Firstly, Bachelet will complete Lagos’s task of eliminating the legacies of the Pinochet period, including the reform of the disproportional electoral system that has had the significant effects of benefiting the right, excluding the left from congress, and distorting the centre-left’s representation. A move to a proportional system that would allow the participation in congress of representatives of ethnic minorities (including Chile’s indigenous Mapuche people) and small political parties (including the communists and greens) was one of Bachelet’s campaign commitments undertaken to attract second-round votes; it has also been a longstanding demand from main parties (like the Christian Democrats) that have been disadvantaged by existing electoral rules.
Secondly, Bachelet’s government will emphasise progressive social policies, especially those that encourage greater equality. She inherits a prosperous economy able to fund them: Chile’s economy, regarded as one of the five most open economies in the world, has been growing at a steady annual average of 6% for the last two years. That is a sound platform for social measures prioritising expenditure on health, education and pensions. A manifesto commitment, an ideological preference for redistributive policies, and the parliamentary majority to make them politically feasible, represents a strong foundation for the incoming government.
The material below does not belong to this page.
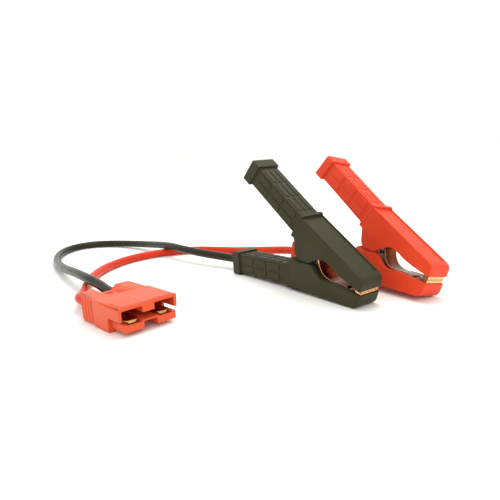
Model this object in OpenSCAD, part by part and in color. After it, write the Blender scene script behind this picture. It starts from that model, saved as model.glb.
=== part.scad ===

There is a final, wider lesson of Michelle Bachelet’s victory that is relevant to Latin America as a whole as well as Chile. She represents a new phenomenon in Chilean politics: the rise of a candidate from outside the male political elite. Whether the outsiders are women who stand as candidates in their own right or representatives of the equally ignored Amerindian populations, they are a further example of the emergence of new forms of politics in Latin America.